La montagna non ride e non piange di Marco Berti
Prima di percorrere in solitaria, e dopo quarant’anni, una via da lui stesso aperta con Gianni, il suo compagno di cordata che non c’è più perché è rimasto giovane su un’altra montagna pesante di neve, l’autore incontra un amico, Leo, che non vedeva da tanto tempo.
«Strano, trovarti qui» esclama Marco davanti a Leo: modo tutto proprio dell’autore per introdurre quello che sarà un suo vero e proprio viaggio, la via prevista in solitaria per il giorno dopo.
Quello che segue è un racconto pensato per chi le montagne si limita a guardarle dal basso, ammirandole e interrogandosi sui motivi che spingono a salirle, spesso rispondendosi con un giudizio negativo.
È una storia destinata ai lettori appassionati che «sentono» come Berti, che sognano tutto quello che a loro è sfuggito o che hanno appena intravisto.

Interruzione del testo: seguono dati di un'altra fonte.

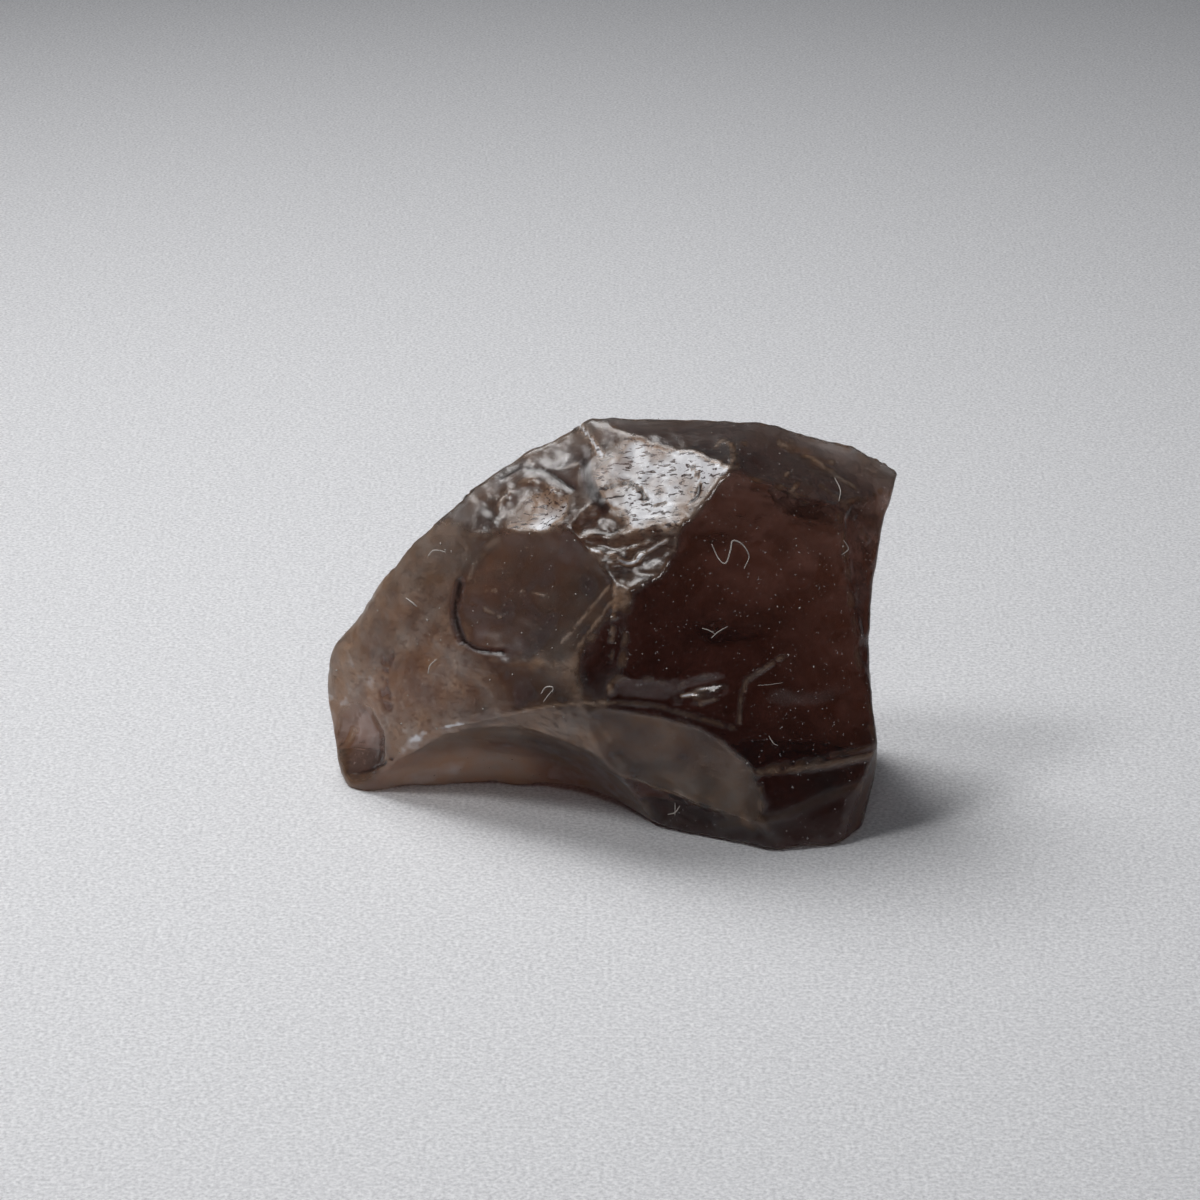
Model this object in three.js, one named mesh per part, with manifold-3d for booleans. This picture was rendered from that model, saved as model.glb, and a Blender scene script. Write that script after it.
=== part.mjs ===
// A volcanic glass specimen: one lump of smoky brown glass, about 25 mm long, broken on every side.
// Millimetres, +Z up. The origin is on the surface the stone rests on, under the middle of its box.
// +X is along the stone, towards its thick end, and -Y is its front.
//
// The lump is a rough block that is cut by flat breaks, rounded by a few bulging faces, and then hollowed
// by shell-shaped fracture scars, in the order in which such a stone loses its pieces.

import * as THREE from 'three';
import { mergeVertices } from 'three/addons/utils/BufferGeometryUtils.js';
import Module from 'manifold-3d';

// The rough block: it stands on the ground plane and is a little larger than the stone.
const BLOCK_LENGTH = 27;
const BLOCK_THICKNESS = 15;
const BLOCK_HEIGHT = 18;

// A cutting box is this large, so that it takes away everything beyond a flat break.
const CUT_SIZE = 80;

// How far a flat facet may stand off the true curve of a bulging or hollow face.
const DOME_SAG = 0.03;
const SCAR_SAG = 0.012;

// Every face has a place on it and the way it looks, as a compass angle and an elevation in degrees.
// Angle 0 looks to the front, -Y, and 90 looks to the thick end, +X. An elevation of 90 looks up.
const FLATS = [
  { name: 'right front', at: [6.2, -6.0, 3.5], looks: [10, 17.5] },
  { name: 'left crest', at: [-5.0, -0.8, 12.2], looks: [-37, 47] },
  { name: 'left crest, back', at: [-5.0, 2.0, 14.6], looks: [-150, 30] },
  { name: 'top ridge', at: [1.5, 2.0, 16.6], looks: [-4, 82] },
  { name: 'top right', at: [4.9, -2.5, 15.9], looks: [54, 62] },
  { name: 'right bevel', at: [10.3, -3.3, 9.6], looks: [52, 17] },
  { name: 'left slope', at: [-10.0, 1.6, 9.8], looks: [-108, 36] },
  { name: 'back of the top', at: [6.0, 1.9, 16.6], looks: [174, 45] },
  { name: 'right foot', at: [6.2, -6.0, 3.5], looks: [12, 14] },
  { name: 'right foot, corner', at: [10.4, -5.0, 0.0], looks: [57, -9] },
  { name: 'right foot, end', at: [11.5, -1.0, 3.2], looks: [88, -8] },
];

// Bulging faces, each part of a sphere that is larger than the stone.
const DOMES = [
  { name: 'left front', at: [-4.5, -4.0, 5.3], looks: [-32, 16], radius: 60 },
  { name: 'left knob', at: [-12.9, 2.0, 4.4], looks: [-90, 0], radius: 15 },
  { name: 'back', at: [0.0, 6.2, 7.0], looks: [178, 5], radius: 40 },
  { name: 'back, left', at: [-6.0, 4.4, 7.0], looks: [-168, 12], radius: 60 },
  { name: 'back, right', at: [11.0, 5.0, 8.0], looks: [135, 0], radius: 45 },
];

// Fracture scars: shallow hollows, each as wide and as deep as stated where the face over it is flat.
// An oval one has a length too, and its long axis is turned by roll degrees from the level.
const SCARS = [
  { name: 'right side', at: [12.0, -2.0, 9.8], looks: [94, -9], width: 12, depth: 0.9 },
  { name: 'bright scar', at: [1.4, -0.7, 15.8], looks: [-26, 42], width: 7.4, depth: 0.32 },
  { name: 'brow', at: [-6.1, -3.7, 3.6], looks: [-18, -16], width: 15, depth: 0.9 },
  { name: 'arch', at: [-5.0, -2.5, 1.0], looks: [-12, -33], width: 11.8, depth: 1.7 },
  { name: 'grey', at: [1.7, -5.8, 4.6], looks: [-6, -15], width: 4.4, depth: 0.55, length: 8.4, roll: -6 },
  { name: 'foot', at: [3.3, -5.8, 1.1], looks: [-22, -14], width: 4.6, depth: 0.55, length: 9.6, roll: 2 },
  { name: 'shoulder', at: [-11.9, 1.8, 7.4], looks: [-95, 38], width: 4.2, depth: 0.5 },
  { name: 'notch', at: [-12.8, 1.0, 2.5], looks: [-75, 10], width: 1.6, depth: 0.4 },
  { name: 'chip', at: [-11.5, 0.2, 1.6], looks: [-38, 28], width: 2.8, depth: 0.45 },
  { name: 'lens', at: [-3.6, -2.2, 10.6], looks: [-31, 21], width: 6.2, depth: 0.5, length: 8, roll: 20 },
  { name: 'band', at: [-4.0, -3.9, 7.2], looks: [-31, 12], width: 4.2, depth: 0.32, length: 9, roll: -13 },
  { name: 'wedge', at: [-1.1, -4.75, 9.2], looks: [-16, 14], width: 3, depth: 0.35, length: 5.2, roll: 80 },
  { name: 'heel', at: [7.9, -5.1, 5.8], looks: [12, 15], width: 5, depth: 0.32, length: 7, roll: 5 },
  { name: 'sliver', at: [3.0, -5.9, 6.2], looks: [4, 22], width: 2.4, depth: 0.3, length: 7.2, roll: -8 },
  { name: 'glint', at: [3.75, -5.25, 7.1], looks: [2, 32], width: 0.6, depth: 0.1, length: 2, roll: 16 },
  { name: 'hackle', at: [-4.1, -1.0, 13.1], looks: [-30, 60], width: 3.2, depth: 0.5, length: 4.4, roll: 30 },
  { name: 'dent', at: [-2.0, 1.0, 15.5], looks: [-55, 57], width: 2.8, depth: 0.35, length: 3.8, roll: 30 },
  { name: 'cone', at: [0.2, -2.4, 13.6], looks: [-50, 46], width: 1.7, depth: 0.25, length: 2.6, roll: 30 },
  { name: 'shard', at: [-0.2, -3.3, 12.6], looks: [-20, 62], width: 1.4, depth: 0.3, length: 3, roll: -20 },
  { name: 'splinters', at: [1.5, -3.6, 12.6], looks: [-22, 35], width: 2.4, depth: 0.2, length: 4, roll: -5 },
  { name: 'long back', at: [2.5, 6.2, 8.0], looks: [172, 8], width: 9, depth: 0.9, length: 15, roll: 12 },
  { name: 'low back', at: [-4.5, 4.9, 3.2], looks: [-165, -14], width: 6, depth: 0.7, length: 9, roll: -8 },
  { name: 'high back', at: [7.5, 4.6, 12.2], looks: [160, 30], width: 5, depth: 0.5 },
  { name: 'high back, left', at: [-6.5, 3.3, 10.5], looks: [-150, 26], width: 6, depth: 0.6 },
  { name: 'underside', at: [0.5, 1.0, 0.0], looks: [0, -90], width: 10, depth: 0.9 },
  { name: 'underside, right', at: [7.5, 1.6, 0.0], looks: [20, -90], width: 4, depth: 0.4 },
];

// The glass: smoky brown, nearly black where it is thick, with a glossy broken surface.
const GLASS = { color: 0x3b2a24, roughness: 0.15, metalness: 0 };

const wasm = await Module();
wasm.setup();

// Turns a closed three.js geometry into a solid that can be joined and cut.
function solid(geometry) {
  const bare = geometry.clone();
  bare.deleteAttribute('normal');
  bare.deleteAttribute('uv');
  const merged = mergeVertices(bare);
  return new wasm.Manifold(new wasm.Mesh({
    numProp: 3,
    vertProperties: new Float32Array(merged.attributes.position.array),
    triVerts: new Uint32Array(merged.index.array),
  }));
}

// Turns a finished solid back into a three.js geometry.
function geometryOf(body) {
  const mesh = body.getMesh();
  const geometry = new THREE.BufferGeometry();
  geometry.setAttribute('position', new THREE.BufferAttribute(new Float32Array(mesh.vertProperties), 3));
  geometry.setIndex(new THREE.BufferAttribute(new Uint32Array(mesh.triVerts), 1));
  geometry.computeVertexNormals();
  return geometry;
}

// The three directions of a face: along it, up it and out of it.
function directions([angle, elevation], roll = 0) {
  const a = THREE.MathUtils.degToRad(angle);
  const e = THREE.MathUtils.degToRad(elevation);
  const out = new THREE.Vector3(Math.sin(a) * Math.cos(e), -Math.cos(a) * Math.cos(e), Math.sin(e));
  const level = new THREE.Vector3(Math.cos(a), Math.sin(a), 0);
  const along = level.applyAxisAngle(out, THREE.MathUtils.degToRad(roll));
  const up = new THREE.Vector3().crossVectors(out, along);
  return { along, up, out };
}

// Moves a geometry so that its own +Z looks out of the face, from a centre that is `above` the place.
function place(geometry, face, above) {
  const { along, up, out } = directions(face.looks, face.roll);
  const centre = new THREE.Vector3(...face.at).addScaledVector(out, above);
  const matrix = new THREE.Matrix4().makeBasis(along, up, out).setPosition(centre);
  return geometry.applyMatrix4(matrix);
}

// An even ball whose facets stand off the true sphere by no more than `sag`.
function ball(radius, sag) {
  const edge = Math.sqrt(8 * radius * sag);
  const detail = Math.ceil(1.1 * radius / edge);
  return new THREE.IcosahedronGeometry(radius, detail);
}

// Everything beyond a flat break.
function beyond(face) {
  return solid(place(new THREE.BoxGeometry(CUT_SIZE, CUT_SIZE, CUT_SIZE), face, CUT_SIZE / 2));
}

// The large ball whose surface is a bulging face.
function bulge(face) {
  return solid(place(ball(face.radius, DOME_SAG), face, -face.radius));
}

// The ball that a fracture scar is a shallow cut of: it reaches `depth` below the place, and its cut
// through a flat face there is `width` across, and `length` along the long axis of an oval one.
function hollow(scar) {
  const radius = (scar.width ** 2 / 4 + scar.depth ** 2) / (2 * scar.depth);
  const geometry = ball(radius, SCAR_SAG);
  geometry.scale((scar.length ?? scar.width) / scar.width, 1, 1);
  return solid(place(geometry, scar, radius - scar.depth));
}

function roughBlock() {
  const geometry = new THREE.BoxGeometry(BLOCK_LENGTH, BLOCK_THICKNESS, BLOCK_HEIGHT);
  geometry.translate(0, 0, BLOCK_HEIGHT / 2);
  return solid(geometry);
}

function stone() {
  let body = roughBlock();
  for (const face of FLATS) {
    body = body.subtract(beyond(face));
  }
  for (const face of DOMES) {
    body = body.intersect(bulge(face));
  }
  for (const scar of SCARS) {
    body = body.subtract(hollow(scar));
  }
  return body;
}

const mesh = new THREE.Mesh(geometryOf(stone()), new THREE.MeshStandardMaterial(GLASS));
mesh.name = 'glass_stone';

const specimen = new THREE.Group();
specimen.name = 'volcanic_glass_specimen';
specimen.add(mesh);

export default specimen;
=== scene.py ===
"""A volcanic glass specimen: one lump of smoky brown glass, about 25 mm long, broken on every side.

The stone is one piece. It is worked out in millimetres and goes into Blender in metres, in the frame of
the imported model: it rests on the ground plane, +X runs along it to its thick end, and -Y is its front.

Its shape is the part of space that lies behind every one of its faces. A face is a flat break, a bulge,
which is part of a large ball, or a scar, which is the hollow that a ball leaves. They are the faces of the
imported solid. Here each face also gets the marks of how it broke, so that the ridges between faces wander,
and the ridges are rounded a little. Lint and dust lie on the glass.
"""

import itertools
import logging
import math
from dataclasses import dataclass, field
from enum import Enum, IntEnum

import bpy
import numpy as np
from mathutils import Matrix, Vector


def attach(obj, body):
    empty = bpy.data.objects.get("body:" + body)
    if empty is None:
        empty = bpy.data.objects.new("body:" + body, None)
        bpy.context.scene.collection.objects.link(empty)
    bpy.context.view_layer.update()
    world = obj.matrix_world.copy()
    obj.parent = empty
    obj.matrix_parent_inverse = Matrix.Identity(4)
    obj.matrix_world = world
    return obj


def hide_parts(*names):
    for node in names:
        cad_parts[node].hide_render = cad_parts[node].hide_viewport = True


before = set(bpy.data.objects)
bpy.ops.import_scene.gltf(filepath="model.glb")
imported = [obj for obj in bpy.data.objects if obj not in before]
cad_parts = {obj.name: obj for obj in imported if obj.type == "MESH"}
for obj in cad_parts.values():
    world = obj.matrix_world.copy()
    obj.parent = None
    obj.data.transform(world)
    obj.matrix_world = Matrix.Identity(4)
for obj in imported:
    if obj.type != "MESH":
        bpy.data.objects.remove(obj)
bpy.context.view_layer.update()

LOG = logging.getLogger("volcanic_glass")

# A millimetre in metres, and the least that a squared length counts as where it divides.
MM = 0.001
TINY = 1e-9

# What the noise is worked out from: a large odd number for each axis and for the seed, two more that mix
# bits well, and how far the cubes of one octave are shifted from those of the one before.
AXIS_FACTORS = (73856093, 19349663, 83492791)
SEED_FACTOR = 2654435761
BIT_MIXERS = (0xFF51AFD7ED558CCD, 0xC4CEB9FE1A85EC53)
OCTAVE_SHIFT = 17.3

Pair = tuple[float, float]
Triple = tuple[float, float, float]
Socket = bpy.types.NodeSocket


class Seed(IntEnum):
    """Where the seeds of each kind of noise start. A face or a trace adds its own number."""

    WANDER = 0
    FADE = 50
    HACKLE = 100
    LUMPS = 150
    PITS = 200
    TRACE_GAPS = 300
    CRUSHING = 400
    BLOTCHES = 401
    CHIPS = 500


# ---------------------------------------------------------------------------------------------------------
# Numbers and noise


def toward(angle: float, elevation: float) -> np.ndarray:
    """Direction of a compass angle, where 0 is the front and 90 the thick end, and an elevation.

    Args:
        angle: compass angle in degrees.
        elevation: degrees above the level.

    Returns:
        A vector of length 1.
    """
    a, e = math.radians(angle), math.radians(elevation)
    return np.array([math.sin(a) * math.cos(e), -math.cos(a) * math.cos(e), math.sin(e)])


def eased(x: np.ndarray, zero_at: float, one_at: float) -> np.ndarray:
    """A smooth step: 0 as far as one value of x, and 1 from another on, which may be the smaller one.

    It is 3 t^2 - 2 t^3, where t is the share of the way from the first value to the second.

    Args:
        x: any numbers.
        zero_at: where the step begins.
        one_at: where it ends.

    Returns:
        A number from 0 to 1 for each x.
    """
    part = np.clip((x - zero_at) / (one_at - zero_at), 0.0, 1.0)
    return part * part * (3.0 - 2.0 * part)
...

Così, “La montagna non ride e non piange” ci rivela la complessità di emozioni, legami, passioni che appartengono a chi sente il bisogno di praticare l’alpinismo trovandone il senso nella condivisione di avventure e i profondi, variegati e contrastanti sentimenti che ne derivano.
È un racconto sull’amicizia, sulla gioventù e sull’esperienza, in un continuo gioco tra il passato e il presente, nella trama di un’avvincente scalata e nella cornice di una montagna che riesce a essere al contempo un punto ideale cui tendere e una realtà che appartiene alla vita.